Santa Dads: Beatboxing tigers and epic beast sagas. In some ways the Dads (Connor Kizer again, here singing and beatboxing along with Josh Kelberman’s ukelele) are actually more normal-sounding than a lot of their compatriots: their songs carry clear strong melodies, uke notes bearing their voices crisply along, usually across normal verse/chorus pop structures. But their spacious compositions leave plenty of room to dwell on the strange inventiveness of the vocalized percussion, and then if you can actually see the pair, in a repurposed Hobbes halloween costume and street-found red dress, and then realize that they’re not playing songs, but segments of huge 20-minute megasongs, everything begins to feel rather more surreal. So despite their trappings of compositional normalcy, they actually end up feeling brilliantly unique, even in a bill like this one. And they are, overall, a better and more compelling band than I can really explain.
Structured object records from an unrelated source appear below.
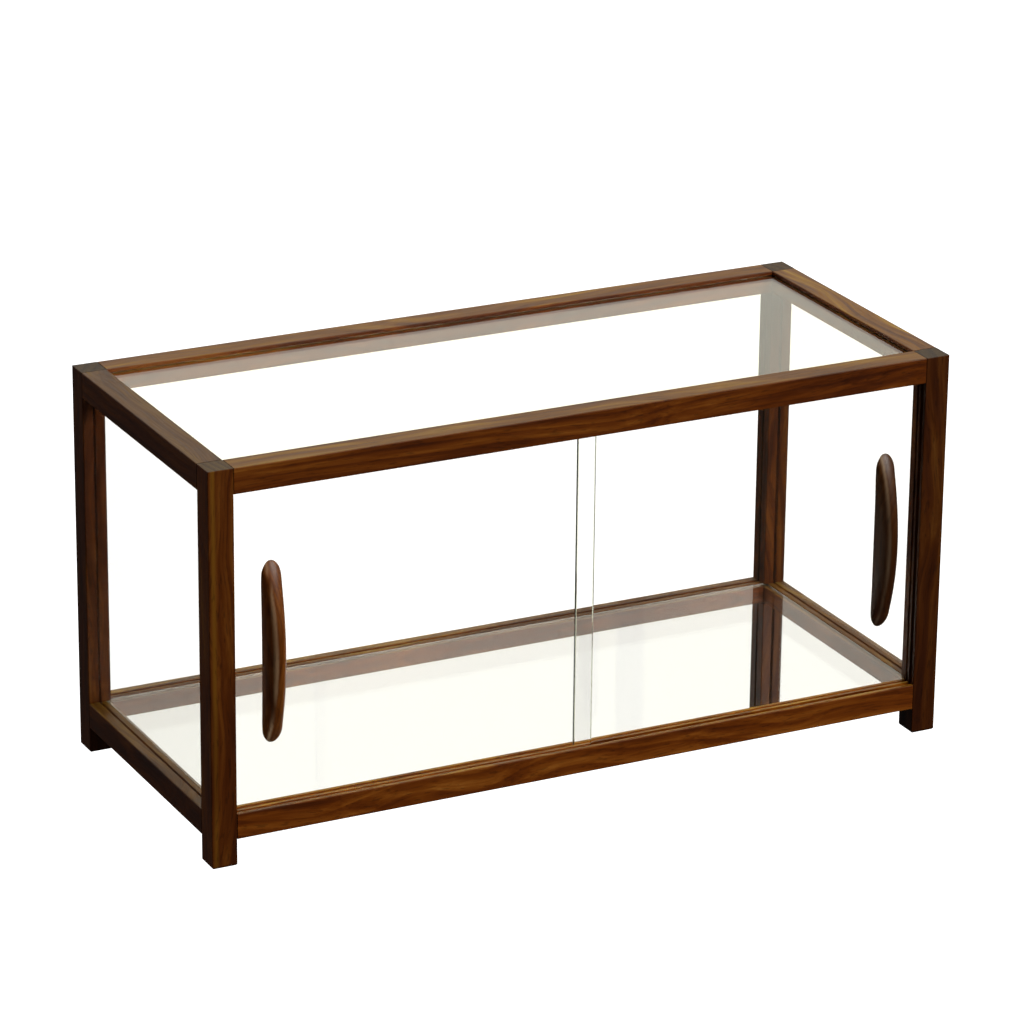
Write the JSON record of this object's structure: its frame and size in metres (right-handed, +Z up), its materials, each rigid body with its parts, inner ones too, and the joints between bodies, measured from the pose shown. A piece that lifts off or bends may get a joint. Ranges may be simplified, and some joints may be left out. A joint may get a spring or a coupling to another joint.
{
  "type": "tabletop display case",
  "caption": "Tabletop display case with a dark hardwood frame, clear glass sides and top, a mirror base, and two glass doors that slide past each other in front.",
  "frame": {"origin": "centre of the bounding box's footprint, at the feet's undersides", "axes": "+X to the right seen from the front, -Y to the front where the sliding doors are, +Z up"},
  "size_m": [0.61, 0.274, 0.308],
  "materials": {
    "walnut": "oiled dark walnut, satin, fine open grain along each piece",
    "dark_walnut": "smooth turned walnut, satin",
    "beech": "plain unfinished dowel",
    "hardboard": "smooth brown hardboard",
    "clear_glass": "clear float glass with ground edges",
    "mirror": "silvered float glass",
    "steel": "zinc-plated steel screw",
    "clear_tape": "clear acrylic mounting tape"
  },
  "bodies": {
    "frame": {"front_left_post": "walnut", "back_left_post": "walnut", "front_right_post": "walnut", "back_right_post": "walnut", "top_front_rail": "walnut", "top_back_rail": "walnut", "top_left_rail": "walnut", "top_right_rail": "walnut", "bottom_front_rail": "walnut", "bottom_back_rail": "walnut", "bottom_left_rail": "walnut", "bottom_right_rail": "walnut", "left_glass": "clear_glass", "right_glass": "clear_glass", "back_glass": "clear_glass", "top_glass": "clear_glass", "floor_glass": "clear_glass", "bottom_front_left_long_dowel": "beech", "bottom_front_left_short_dowel": "beech", "bottom_back_left_long_dowel": "beech", "bottom_back_left_short_dowel": "beech", "bottom_front_right_long_dowel": "beech", "bottom_front_right_short_dowel": "beech", "bottom_back_right_long_dowel": "beech", "bottom_back_right_short_dowel": "beech", "top_front_left_long_dowel": "beech", "top_front_left_short_dowel": "beech", "top_back_left_long_dowel": "beech", "top_back_left_short_dowel": "beech", "top_front_right_long_dowel": "beech", "top_front_right_short_dowel": "beech", "top_back_right_long_dowel": "beech", "top_back_right_short_dowel": "beech", "mirror_panel": "mirror", "backing_board": "hardboard", "front_base_cleat": "walnut", "back_base_cleat": "walnut", "left_base_cleat": "walnut", "right_base_cleat": "walnut", "front_cleat_screw_left": "steel", "front_cleat_screw_right": "steel", "back_cleat_screw_left": "steel", "back_cleat_screw_right": "steel", "left_cleat_screw_front": "steel", "left_cleat_screw_back": "steel", "right_cleat_screw_front": "steel", "right_cleat_screw_back": "steel"},
    "left_door": {"left_door_glass": "clear_glass", "left_pull": "dark_walnut", "left_pull_pad": "clear_tape"},
    "right_door": {"right_door_glass": "clear_glass", "right_pull": "dark_walnut", "right_pull_pad": "clear_tape"}
  },
  "joints": [
    {"name": "left_door_slide", "type": "slide", "parent": "frame", "child": "left_door", "axis": [1, 0, 0], "range_m": [0, 0.12]},
    {"name": "right_door_slide", "type": "slide", "parent": "frame", "child": "right_door", "axis": [-1, 0, 0], "range_m": [0, 0.12]}
  ]
}
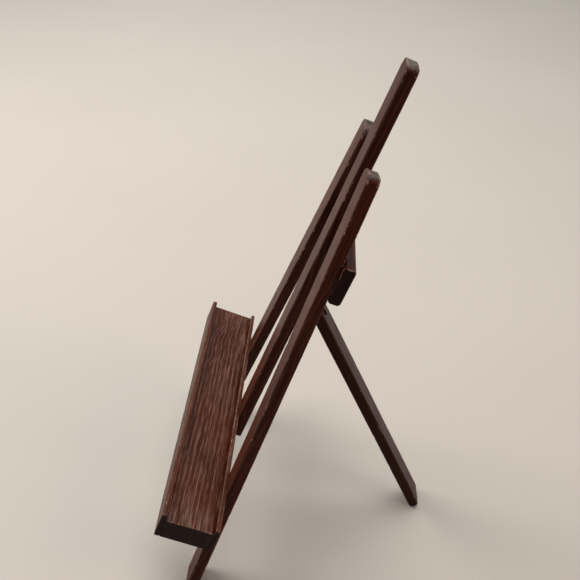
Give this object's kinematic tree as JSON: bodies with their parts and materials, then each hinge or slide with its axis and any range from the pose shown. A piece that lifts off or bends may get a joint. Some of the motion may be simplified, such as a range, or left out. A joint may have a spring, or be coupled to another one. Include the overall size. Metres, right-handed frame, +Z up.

DJ Dogdick: And finally DJ Dogdick, laughing suddenly into the mic in weird syncopation and flicking an arc lamp off and on (the only illumination in the room for his set) over the electronic blurt of an old physics class style oscillator being fed into a bank of knobs and switches. Dogdick is a rapper, but unlike Height’s more polished grooves, Dogdick’s beats are crumbling home-inventions — eerie, broken, shambling — and his vocals at times processed into sludge. The atmosphere is denser and more mysterious, perhaps with a kind of menace. He ended with a poetry-reading encore.
Guy Biking on L Train Platform: And then, after the show, this guy just wanted his picture taken.